Alex: Pre-pandemic, her older daughter had been training as a corporate lawyer.
Sunetra: But decided instead to take up a much lower paying job in order to public law and human rights and that's very inspiring to me and I know that's exactly what my father would have liked.
Alex: She now works as an immigration lawyer.
Sunetra: It really arose from within her. It makes me believe that people… you know, that we are good. That we tend towards being good. And if all things are equal, we do not move towards positions of greed.
Alex: Doing what you feel in your heart to be right – not because of the trappings or how it looks on the outside – that’s the legacy of Dhruba Gupta. One of them, anyway.
Sunetra: One of the things I took from my father was very much that an unexamined life was not worth living, and also, that you have to stand up for what you believe in. And I think that that's the central thread. You have to stand up for what you believe in. And, and you have to endure the costs of that.
Alex: Sunetra has been active in calling out the harms of lockdown during the pandemic. She’s one of the founders of Collateral Global, a charity which documents the effects of covid policies.
Sunetra: And it was this incredible loss, and I had to kind of deal with that loss. And I had young children at the time. And, you know, how do you put all that together? And I think the way I put it together at that point was just by thinking, I was so lucky to have this person as a parent. And at the time, you know, when I needed him, and now I don't have him anymore, but I've not lost anything. Those memories are permanent.
Dhruba passed away in 2004 at the age of 69.
Alex: Sunetra will often still listen to her father singing in the mornings – she has plenty of recordings of his songs.
Sunetra: I just feel incredibly lucky. I just… it makes me feel blessed. It just simply makes me feel so extraordinarily lucky to have had that person in my life.
Alex: Listening to Sunetra talking about the relationship she had with her father is a heartwarming experience. It appears to have been characterised by mutual love and respect that was felt and didn’t need to be said.
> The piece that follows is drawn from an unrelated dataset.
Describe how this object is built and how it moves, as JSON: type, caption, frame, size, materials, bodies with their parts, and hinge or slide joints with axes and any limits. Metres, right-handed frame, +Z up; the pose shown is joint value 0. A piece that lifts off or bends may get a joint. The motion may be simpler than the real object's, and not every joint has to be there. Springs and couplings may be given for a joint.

Parents are so often focused on the achievements of their children. But Dhruba wanted something more profound for his daughter: happiness and self-actualisation. Giving Sunetra the space to be the person she wanted to become has obviously helped her to achieve success in life. But, most importantly, success on her own terms. This is something which she has passed on to her daughters. She has been supportive of the choices they have made and has allowed them the same freedom she was afforded. Ultimately, by being such an influential role model, Dhruba has created a role model in Sunetra.